Yesterday evening, I had the pleasure of moderating a panel comprised of two distinguished in-house counsel, Zachary Zahrek and Teigue Thomas, discussing liabilities and litigation risks that arise from contractual negotiations. Dorsey and the Southern California Chapter of the Association of Corporate Counsel hosted the CLE in the press club room at Angels Stadium–which was a terrific venue–and we then enjoyed a baseball game after the CLE.
L to R: Zachary Zaharek, VP and Division Counsel, First American; Teigue Thomas, President, Chief Legal and Administrative Officer, Tuttare, LLC; Kent Schmidt, Dorsey & Whitney. Note: No performance enhancing drugs were used prior to this CLE presentation.
Here is a summary of what was presented. Companies are increasingly facing claims arising in the context of negotiating contracts. Those liabilities are separate and distinct from contractual liabilities because they attach even if a contract is not ultimately signed. If your company (a) ever negotiates contracts; and (b) wants you to identify ways to avoid costly litigation, this topic is relevant to you. There are four principal risks that we identified:
The “Contract” That You Did Not Know Was Created: Parties engaged in contract negotiations may inadvertently trigger contract or quasi-contractual liability even if a final agreement is never signed and one of the parties contends that there is no enforceable contract. The conventional wisdom and operating assumption is that, unless and until a final agreement is executed in the traditional sense, no agreement has been created. This is not always the case.
When Hardnosed Negotiations Create Tort Liabilities: Parties engaged in contract negotiations may inadvertently trigger duties of good faith toward one another including a duty to attempt in good faith to reach a deal. Courts recognize a duty to attempt to reach a deal and that claims for damages may arise from the failure of one of the parties to negotiate in good faith.
Whose Secret Was It Anyway? Parties engaged in preliminary discussions involving a potential arrangement by which one party will share its technology may be exposed to litigation risks. These communications may trigger significant legal obligations and expose the parties to claims arising from the receipt of allegedly confidential information. In these cases (unlike what has been discussed above), there may not be an alleged enforceable agreement between the parties other than perhaps vague oligations set forth in a nondisclosure agreement (“NDA”). The risk is not necessarily contractual but that a misappropriation of trade secrets claim will be asserted years later. A disappointed party may be motivated to bring a lawsuit in large part because a deal was never reached.

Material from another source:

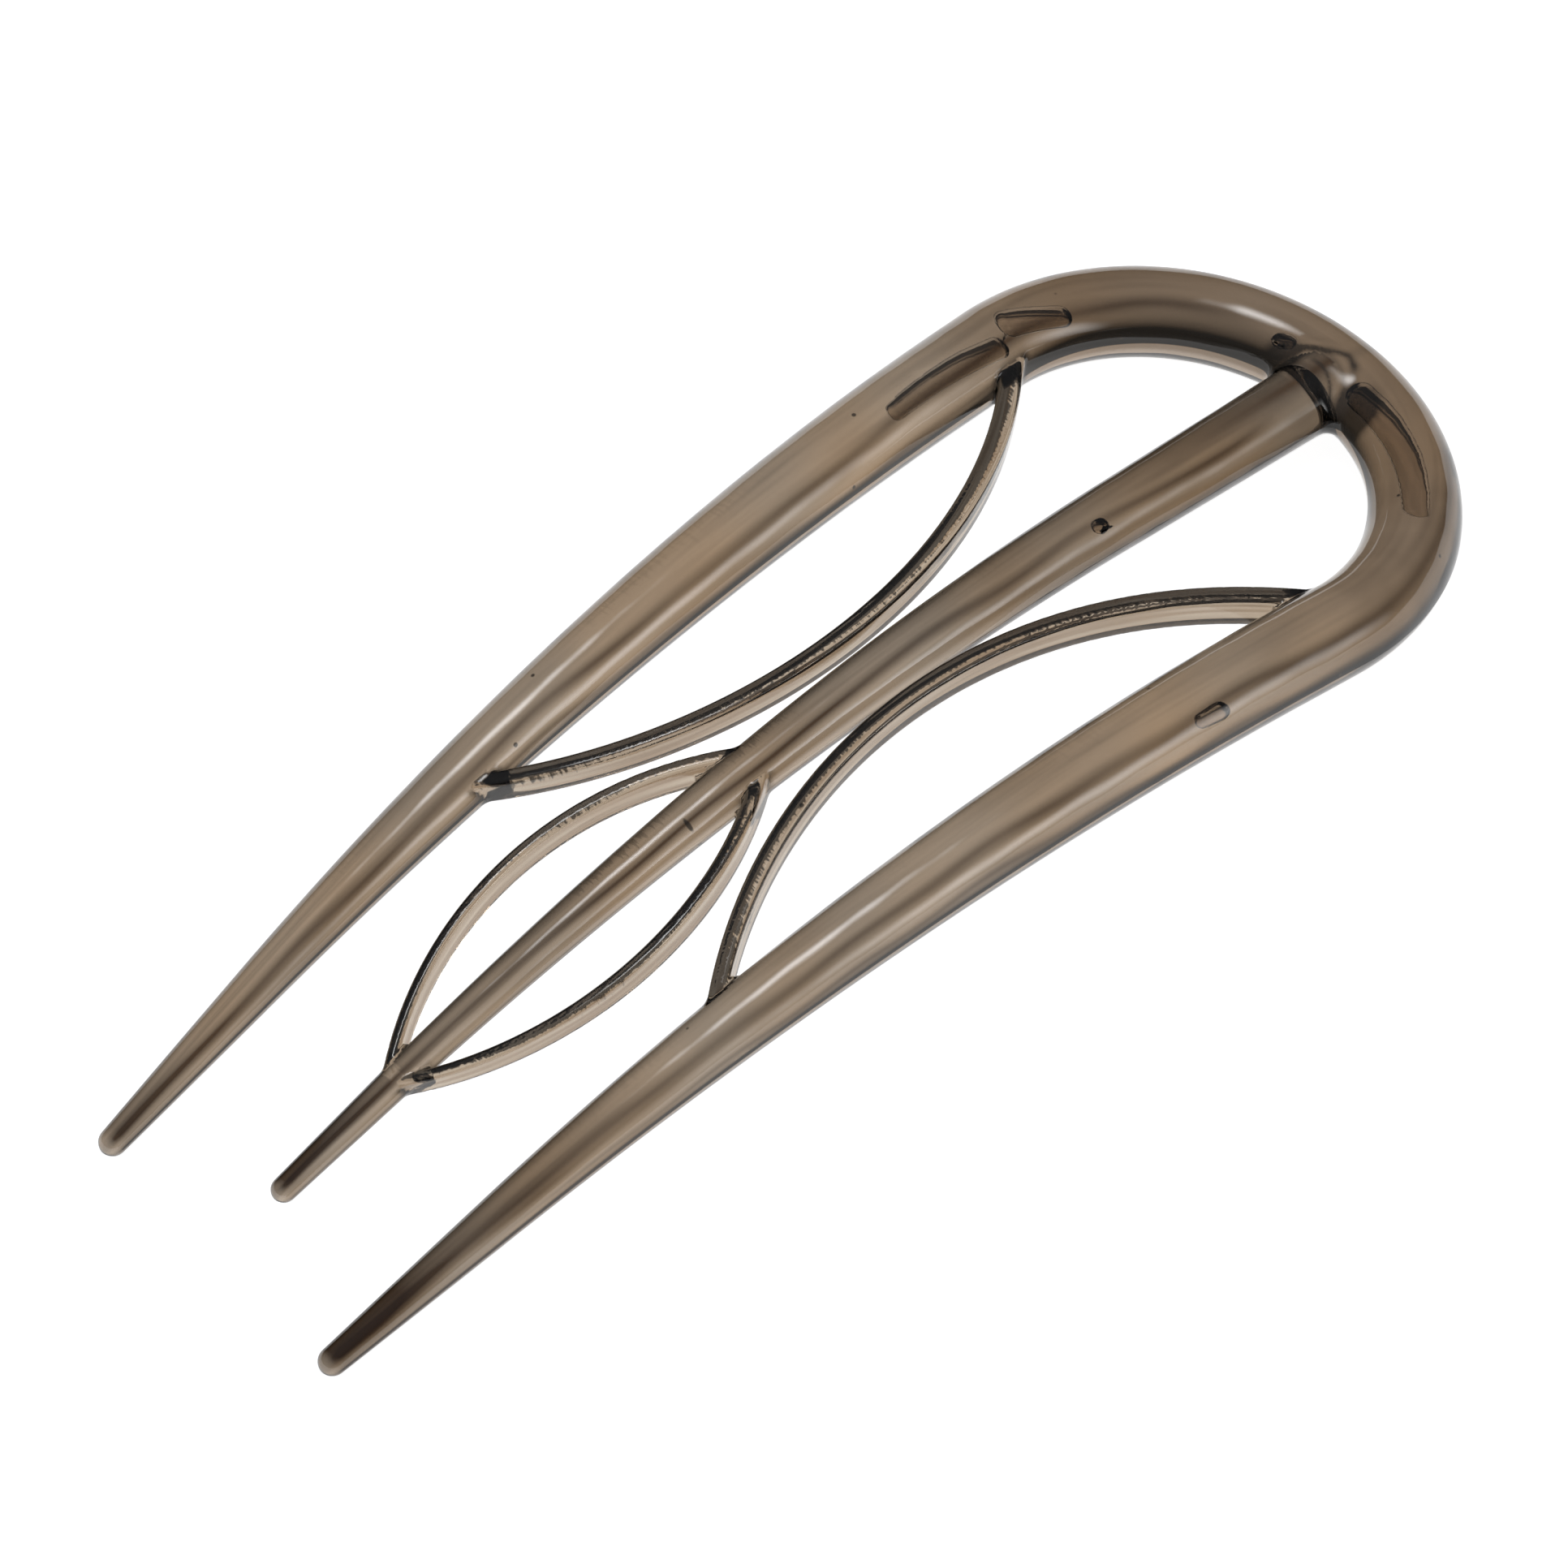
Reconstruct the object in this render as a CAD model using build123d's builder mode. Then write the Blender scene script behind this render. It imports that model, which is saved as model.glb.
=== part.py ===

Promises and Parol Evidence: Parties engaged in contract negotiations may trigger new risks arising from statements made by the individuals who negotiated the agreement. In Riverisland Cold Storage, Inc. v. Fresno-Madera Production Credit Assn., 55 Cal. 4th 1169 (2013), the Supreme Court reversed 78 years of precedent (and what all of us were taught in law school) to hold that evidence of terms that varied the contract terms is admissible.